# DATASET EXCERPT
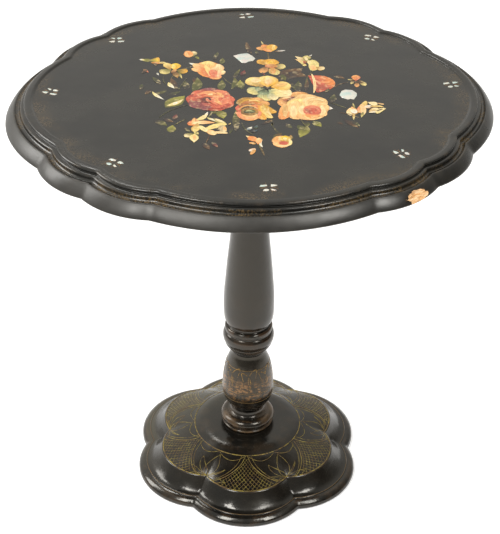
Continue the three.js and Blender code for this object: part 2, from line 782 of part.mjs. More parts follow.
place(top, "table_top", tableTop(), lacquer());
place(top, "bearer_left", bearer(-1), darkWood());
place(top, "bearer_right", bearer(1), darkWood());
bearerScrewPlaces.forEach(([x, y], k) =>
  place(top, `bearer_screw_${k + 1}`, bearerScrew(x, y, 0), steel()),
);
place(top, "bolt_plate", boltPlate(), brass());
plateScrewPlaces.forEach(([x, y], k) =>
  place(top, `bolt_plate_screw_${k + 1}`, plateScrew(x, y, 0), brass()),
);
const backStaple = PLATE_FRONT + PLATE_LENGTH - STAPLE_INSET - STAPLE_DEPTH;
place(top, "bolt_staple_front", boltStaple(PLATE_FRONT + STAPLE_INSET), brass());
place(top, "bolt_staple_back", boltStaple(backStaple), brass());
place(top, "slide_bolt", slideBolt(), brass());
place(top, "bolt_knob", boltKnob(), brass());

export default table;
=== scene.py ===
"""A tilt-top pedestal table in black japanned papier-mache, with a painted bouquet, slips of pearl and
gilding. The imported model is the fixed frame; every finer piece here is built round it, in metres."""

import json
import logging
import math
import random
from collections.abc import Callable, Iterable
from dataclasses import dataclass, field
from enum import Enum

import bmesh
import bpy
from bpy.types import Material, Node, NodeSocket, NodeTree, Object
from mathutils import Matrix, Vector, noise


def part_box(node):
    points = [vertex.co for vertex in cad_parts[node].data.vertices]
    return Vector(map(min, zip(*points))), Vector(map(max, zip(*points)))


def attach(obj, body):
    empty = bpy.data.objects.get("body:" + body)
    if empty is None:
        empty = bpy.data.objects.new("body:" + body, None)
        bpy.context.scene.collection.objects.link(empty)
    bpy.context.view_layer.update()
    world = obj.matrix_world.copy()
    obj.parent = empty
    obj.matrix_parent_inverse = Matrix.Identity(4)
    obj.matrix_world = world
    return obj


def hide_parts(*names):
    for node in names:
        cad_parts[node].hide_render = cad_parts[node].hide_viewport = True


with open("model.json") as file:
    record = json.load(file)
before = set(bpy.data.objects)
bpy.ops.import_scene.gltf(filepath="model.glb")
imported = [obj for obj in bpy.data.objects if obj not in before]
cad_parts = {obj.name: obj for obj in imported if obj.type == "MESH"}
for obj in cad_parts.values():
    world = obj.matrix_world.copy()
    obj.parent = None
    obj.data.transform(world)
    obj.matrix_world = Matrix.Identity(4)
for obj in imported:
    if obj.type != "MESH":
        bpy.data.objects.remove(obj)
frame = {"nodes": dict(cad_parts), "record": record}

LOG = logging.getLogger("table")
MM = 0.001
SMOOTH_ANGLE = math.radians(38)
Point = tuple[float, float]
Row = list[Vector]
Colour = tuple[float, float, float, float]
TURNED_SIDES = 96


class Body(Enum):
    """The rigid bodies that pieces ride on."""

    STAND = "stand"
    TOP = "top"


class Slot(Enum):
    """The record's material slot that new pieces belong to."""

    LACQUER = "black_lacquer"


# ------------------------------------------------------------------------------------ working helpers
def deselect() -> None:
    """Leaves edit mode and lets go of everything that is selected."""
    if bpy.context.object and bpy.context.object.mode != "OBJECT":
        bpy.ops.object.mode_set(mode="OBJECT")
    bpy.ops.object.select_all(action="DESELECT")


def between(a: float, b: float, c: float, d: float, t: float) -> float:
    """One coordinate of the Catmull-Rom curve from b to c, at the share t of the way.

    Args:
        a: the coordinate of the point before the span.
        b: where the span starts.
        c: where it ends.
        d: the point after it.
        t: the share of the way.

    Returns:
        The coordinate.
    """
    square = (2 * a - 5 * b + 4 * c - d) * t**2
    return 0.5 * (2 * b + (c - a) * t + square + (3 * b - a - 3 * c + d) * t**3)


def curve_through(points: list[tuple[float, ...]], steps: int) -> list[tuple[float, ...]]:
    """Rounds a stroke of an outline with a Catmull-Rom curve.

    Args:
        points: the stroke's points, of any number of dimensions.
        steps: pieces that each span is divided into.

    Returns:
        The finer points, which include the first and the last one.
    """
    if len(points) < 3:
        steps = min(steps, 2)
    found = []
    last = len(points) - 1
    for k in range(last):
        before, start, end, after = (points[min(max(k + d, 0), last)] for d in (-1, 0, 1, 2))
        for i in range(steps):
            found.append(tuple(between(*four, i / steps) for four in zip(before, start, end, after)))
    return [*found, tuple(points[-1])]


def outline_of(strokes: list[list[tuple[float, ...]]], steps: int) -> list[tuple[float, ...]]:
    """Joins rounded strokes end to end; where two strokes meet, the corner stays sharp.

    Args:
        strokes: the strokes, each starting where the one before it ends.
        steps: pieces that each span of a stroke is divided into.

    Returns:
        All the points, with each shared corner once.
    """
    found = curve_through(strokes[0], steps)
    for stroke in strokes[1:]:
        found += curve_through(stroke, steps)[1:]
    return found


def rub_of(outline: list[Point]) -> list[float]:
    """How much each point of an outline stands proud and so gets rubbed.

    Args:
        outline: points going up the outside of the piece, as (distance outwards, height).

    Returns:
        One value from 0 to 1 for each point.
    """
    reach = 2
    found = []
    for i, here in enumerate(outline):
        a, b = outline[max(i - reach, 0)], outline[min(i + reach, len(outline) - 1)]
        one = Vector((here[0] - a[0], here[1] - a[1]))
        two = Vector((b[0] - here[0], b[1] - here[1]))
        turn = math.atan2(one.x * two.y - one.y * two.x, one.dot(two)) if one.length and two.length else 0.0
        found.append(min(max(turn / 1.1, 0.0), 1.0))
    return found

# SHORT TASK
Every line of the data above should be reproduced word for word.

# ANSWER
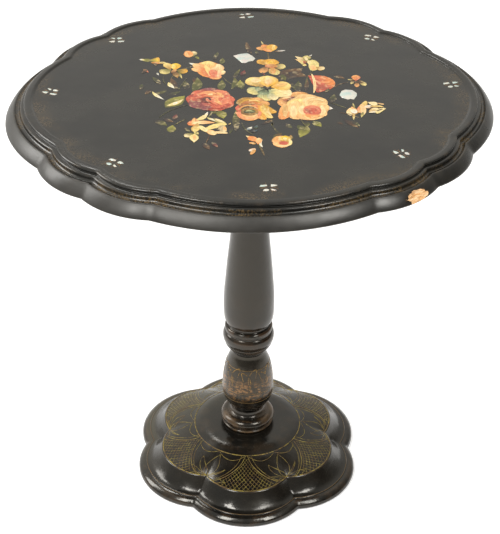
Continue the three.js and Blender code for this object: part 2, from line 782 of part.mjs. More parts follow.
place(top, "table_top", tableTop(), lacquer());
place(top, "bearer_left", bearer(-1), darkWood());
place(top, "bearer_right", bearer(1), darkWood());
bearerScrewPlaces.forEach(([x, y], k) =>
  place(top, `bearer_screw_${k + 1}`, bearerScrew(x, y, 0), steel()),
);
place(top, "bolt_plate", boltPlate(), brass());
plateScrewPlaces.forEach(([x, y], k) =>
  place(top, `bolt_plate_screw_${k + 1}`, plateScrew(x, y, 0), brass()),
);
const backStaple = PLATE_FRONT + PLATE_LENGTH - STAPLE_INSET - STAPLE_DEPTH;
place(top, "bolt_staple_front", boltStaple(PLATE_FRONT + STAPLE_INSET), brass());
place(top, "bolt_staple_back", boltStaple(backStaple), brass());
place(top, "slide_bolt", slideBolt(), brass());
place(top, "bolt_knob", boltKnob(), brass());

export default table;
=== scene.py ===
"""A tilt-top pedestal table in black japanned papier-mache, with a painted bouquet, slips of pearl and
gilding. The imported model is the fixed frame; every finer piece here is built round it, in metres."""

import json
import logging
import math
import random
from collections.abc import Callable, Iterable
from dataclasses import dataclass, field
from enum import Enum

import bmesh
import bpy
from bpy.types import Material, Node, NodeSocket, NodeTree, Object
from mathutils import Matrix, Vector, noise


def part_box(node):
    points = [vertex.co for vertex in cad_parts[node].data.vertices]
    return Vector(map(min, zip(*points))), Vector(map(max, zip(*points)))


def attach(obj, body):
    empty = bpy.data.objects.get("body:" + body)
    if empty is None:
        empty = bpy.data.objects.new("body:" + body, None)
        bpy.context.scene.collection.objects.link(empty)
    bpy.context.view_layer.update()
    world = obj.matrix_world.copy()
    obj.parent = empty
    obj.matrix_parent_inverse = Matrix.Identity(4)
    obj.matrix_world = world
    return obj


def hide_parts(*names):
    for node in names:
        cad_parts[node].hide_render = cad_parts[node].hide_viewport = True


with open("model.json") as file:
    record = json.load(file)
before = set(bpy.data.objects)
bpy.ops.import_scene.gltf(filepath="model.glb")
imported = [obj for obj in bpy.data.objects if obj not in before]
cad_parts = {obj.name: obj for obj in imported if obj.type == "MESH"}
for obj in cad_parts.values():
    world = obj.matrix_world.copy()
    obj.parent = None
    obj.data.transform(world)
    obj.matrix_world = Matrix.Identity(4)
for obj in imported:
    if obj.type != "MESH":
        bpy.data.objects.remove(obj)
frame = {"nodes": dict(cad_parts), "record": record}

LOG = logging.getLogger("table")
MM = 0.001
SMOOTH_ANGLE = math.radians(38)
Point = tuple[float, float]
Row = list[Vector]
Colour = tuple[float, float, float, float]
TURNED_SIDES = 96


class Body(Enum):
    """The rigid bodies that pieces ride on."""

    STAND = "stand"
    TOP = "top"


class Slot(Enum):
    """The record's material slot that new pieces belong to."""

    LACQUER = "black_lacquer"


# ------------------------------------------------------------------------------------ working helpers
def deselect() -> None:
    """Leaves edit mode and lets go of everything that is selected."""
    if bpy.context.object and bpy.context.object.mode != "OBJECT":
        bpy.ops.object.mode_set(mode="OBJECT")
    bpy.ops.object.select_all(action="DESELECT")


def between(a: float, b: float, c: float, d: float, t: float) -> float:
    """One coordinate of the Catmull-Rom curve from b to c, at the share t of the way.

    Args:
        a: the coordinate of the point before the span.
        b: where the span starts.
        c: where it ends.
        d: the point after it.
        t: the share of the way.

    Returns:
        The coordinate.
    """
    square = (2 * a - 5 * b + 4 * c - d) * t**2
    return 0.5 * (2 * b + (c - a) * t + square + (3 * b - a - 3 * c + d) * t**3)


def curve_through(points: list[tuple[float, ...]], steps: int) -> list[tuple[float, ...]]:
    """Rounds a stroke of an outline with a Catmull-Rom curve.

    Args:
        points: the stroke's points, of any number of dimensions.
        steps: pieces that each span is divided into.

    Returns:
        The finer points, which include the first and the last one.
    """
    if len(points) < 3:
        steps = min(steps, 2)
    found = []
    last = len(points) - 1
    for k in range(last):
        before, start, end, after = (points[min(max(k + d, 0), last)] for d in (-1, 0, 1, 2))
        for i in range(steps):
            found.append(tuple(between(*four, i / steps) for four in zip(before, start, end, after)))
    return [*found, tuple(points[-1])]


def outline_of(strokes: list[list[tuple[float, ...]]], steps: int) -> list[tuple[float, ...]]:
    """Joins rounded strokes end to end; where two strokes meet, the corner stays sharp.

    Args:
        strokes: the strokes, each starting where the one before it ends.
        steps: pieces that each span of a stroke is divided into.

    Returns:
        All the points, with each shared corner once.
    """
    found = curve_through(strokes[0], steps)
    for stroke in strokes[1:]:
        found += curve_through(stroke, steps)[1:]
    return found


def rub_of(outline: list[Point]) -> list[float]:
    """How much each point of an outline stands proud and so gets rubbed.

    Args:
        outline: points going up the outside of the piece, as (distance outwards, height).

    Returns:
        One value from 0 to 1 for each point.
    """
    reach = 2
    found = []
    for i, here in enumerate(outline):
        a, b = outline[max(i - reach, 0)], outline[min(i + reach, len(outline) - 1)]
        one = Vector((here[0] - a[0], here[1] - a[1]))
        two = Vector((b[0] - here[0], b[1] - here[1]))
        turn = math.atan2(one.x * two.y - one.y * two.x, one.dot(two)) if one.length and two.length else 0.0
        found.append(min(max(turn / 1.1, 0.0), 1.0))
    return found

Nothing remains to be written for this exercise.